Ce récit est entrecoupé de séquences du récit d’une femme qui a travaillé au service d’un vieil homme entre 1994 et 2014. Yvonne est sans attaches et dans le besoin. Elle s’est pleinement rendue disponible pour cet être diminué et fantasque qui entretient un chien obèse et se goinfre devant la télévision. De John, elle sait peu de choses, hormis le fait qu’il a été riche et qu’il est américain. Mais avec le temps, ses ressources se sont épuisées, il ne s’en sort qu’en vendant peu à peu ses derniers biens. Si elle reste à ses côtés, c’est sans doute qu’elle est touchée par sa fragilité et ses élans de gentillesse qui alternent avec des errances auxquelles elle ne peut rien. Son récit s’étend au-delà de la disparition de John, alors qu’elle rassemble ses souvenirs. Parmi ceux-ci, l’audition de cassettes sur lesquelles John a enregistré des vocalises, mais aussi ces déclarations répétées inlassablement « Je suis John White, un industriel américain à la retraite ». Mis en parallèle, les deux récits ne laissent pas de troubler.
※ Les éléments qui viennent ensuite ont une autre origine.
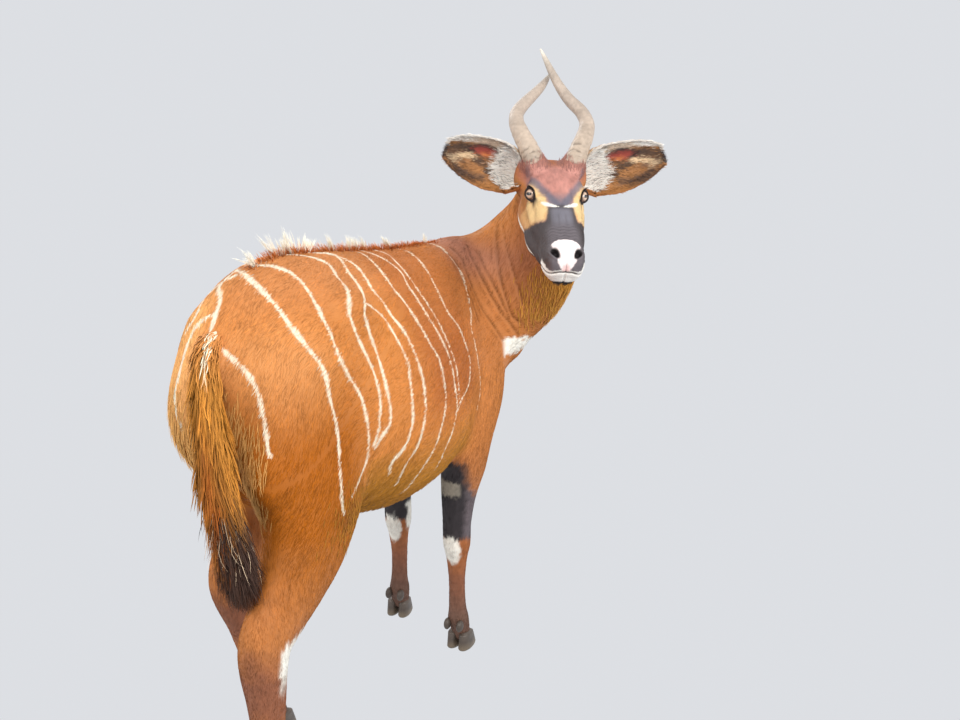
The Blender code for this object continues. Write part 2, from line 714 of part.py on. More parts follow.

Sans que ce pas soit franchi clairement par l’auteure, l’on ne peut se défaire du doute, alimenté par les rumeurs les plus folles, selon lesquelles Elvis aurait survécu sous une autre identité. Il est vrai que son visage de défunt n’avait plus rien à voir avec celui de la vedette … Mais est-ce vraiment important ? Le livre fermé, reste l’indéniable désarroi d’un homme submergé par le succès, rongé par son incapacité à faire le lien entre la scène et la vie, dévoré par les images morbides qui prennent le dessus et détruit par les produits qu’il absorbe. Caroline De Mulder suit au plus près sa dérive, ne négligeant aucun aspect. Son écriture, riche en ressources, épouse avec brio les courbes de ses obsessions, de sa plongée vers le néant. Ce faisant, elle souligne à demi-mot l’incroyable écartèlement auquel doivent résister les personnes qui ont une vie publique exposée, sous l’emprise de l’argent fou, et le jeu puissant qui biaise leurs relations avec autrui. Roman virtuose, Bye bye Elvis réaffirme la stature d’une écrivaine qui aime décidément les défis littéraires et les relève avec talent.
Thierry Detienne
Article paru dans Le Carnet et les Instants n° 183 (octobre 2014)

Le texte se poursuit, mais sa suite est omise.